Engineering Patterns

Pattern 1: Request Queue with Per-Domain Throttling

# Pseudocode for a rate-aware scraping queue
class DomainThrottler:
    def __init__(self, requests_per_second=0.5):
        self.min_delay = 1.0 / requests_per_second
        self.last_request_time = {}

    async def throttle(self, domain):
        now = time.time()
        last = self.last_request_time.get(domain, 0)
        wait = max(0, self.min_delay - (now - last))

        if wait > 0:
            await asyncio.sleep(wait)

        self.last_request_time[domain] = time.time()

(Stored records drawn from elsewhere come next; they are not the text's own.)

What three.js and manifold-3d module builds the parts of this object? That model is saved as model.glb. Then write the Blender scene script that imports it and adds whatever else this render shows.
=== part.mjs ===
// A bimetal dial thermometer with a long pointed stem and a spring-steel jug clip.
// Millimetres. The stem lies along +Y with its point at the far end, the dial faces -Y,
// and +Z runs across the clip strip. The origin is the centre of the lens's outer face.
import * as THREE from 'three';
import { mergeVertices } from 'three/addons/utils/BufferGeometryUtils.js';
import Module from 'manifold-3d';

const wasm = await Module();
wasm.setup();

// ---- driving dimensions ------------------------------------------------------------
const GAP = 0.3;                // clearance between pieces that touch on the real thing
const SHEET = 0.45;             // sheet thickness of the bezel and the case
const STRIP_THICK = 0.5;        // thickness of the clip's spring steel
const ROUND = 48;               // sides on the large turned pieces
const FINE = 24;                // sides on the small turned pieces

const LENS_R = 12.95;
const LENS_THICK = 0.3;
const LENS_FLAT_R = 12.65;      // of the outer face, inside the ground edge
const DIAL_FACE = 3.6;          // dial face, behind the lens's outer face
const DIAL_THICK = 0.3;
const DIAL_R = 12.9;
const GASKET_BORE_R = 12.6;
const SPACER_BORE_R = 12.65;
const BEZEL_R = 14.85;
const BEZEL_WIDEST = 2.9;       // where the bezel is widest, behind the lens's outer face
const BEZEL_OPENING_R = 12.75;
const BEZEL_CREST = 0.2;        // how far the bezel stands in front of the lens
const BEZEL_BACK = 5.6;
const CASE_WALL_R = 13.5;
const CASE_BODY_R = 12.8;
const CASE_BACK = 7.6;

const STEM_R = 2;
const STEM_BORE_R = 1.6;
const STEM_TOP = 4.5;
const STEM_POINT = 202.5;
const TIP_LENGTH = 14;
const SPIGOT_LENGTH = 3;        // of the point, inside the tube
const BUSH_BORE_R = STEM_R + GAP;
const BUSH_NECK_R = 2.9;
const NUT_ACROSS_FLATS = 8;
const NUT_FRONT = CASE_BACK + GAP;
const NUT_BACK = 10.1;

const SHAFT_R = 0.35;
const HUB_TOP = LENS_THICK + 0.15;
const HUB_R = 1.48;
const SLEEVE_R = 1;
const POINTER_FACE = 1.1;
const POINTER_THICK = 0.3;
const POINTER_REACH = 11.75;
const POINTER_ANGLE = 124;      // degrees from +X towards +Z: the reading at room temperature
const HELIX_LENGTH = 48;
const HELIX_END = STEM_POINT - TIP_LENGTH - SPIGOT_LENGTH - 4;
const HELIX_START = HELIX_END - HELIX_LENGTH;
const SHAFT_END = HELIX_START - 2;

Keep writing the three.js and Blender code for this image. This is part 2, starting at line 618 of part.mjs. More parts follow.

Pattern 2: Adaptive Rate Discovery

Start fast, slow down when you hit 429s, speed up when successful:

Initial rate: 2 req/s
├─ 10 successes → increase to 3 req/s
├─ 10 more successes → increase to 4 req/s
├─ Got 429 → decrease to 2 req/s
├─ Wait for Retry-After
├─ 10 successes → increase to 3 req/s
└─ ... converges to the site's actual limit

Pattern 3: Polite Scraping Defaults

POLITE_DEFAULTS = {
    "delay_range": (2, 8),           # seconds between requests
    "concurrent_per_domain": 1,       # one request at a time per domain
    "respect_robots_txt": True,
    "retry_on_429": True,
    "max_retries": 3,
    "backoff_factor": 2,
    "daily_limit_per_domain": 5000,   # self-imposed
    "user_agent_rotation": True,
}

Key Takeaways

429 is recoverable — unlike 403, the server explicitly invites you to retry later.
Always check Retry-After before implementing custom backoff.
Exponential backoff + jitter prevents thundering herd problems in distributed scrapers.
Adaptive rate limiting means your sustainable throughput decreases over time. Plan for 30-50% of the theoretical maximum.
Proxy rotation solves rate limits through parallelism, not bypass. You’re distributing load, not hiding.
The break-even point between self-managed proxies and a managed API is typically around 500K-1M requests/month.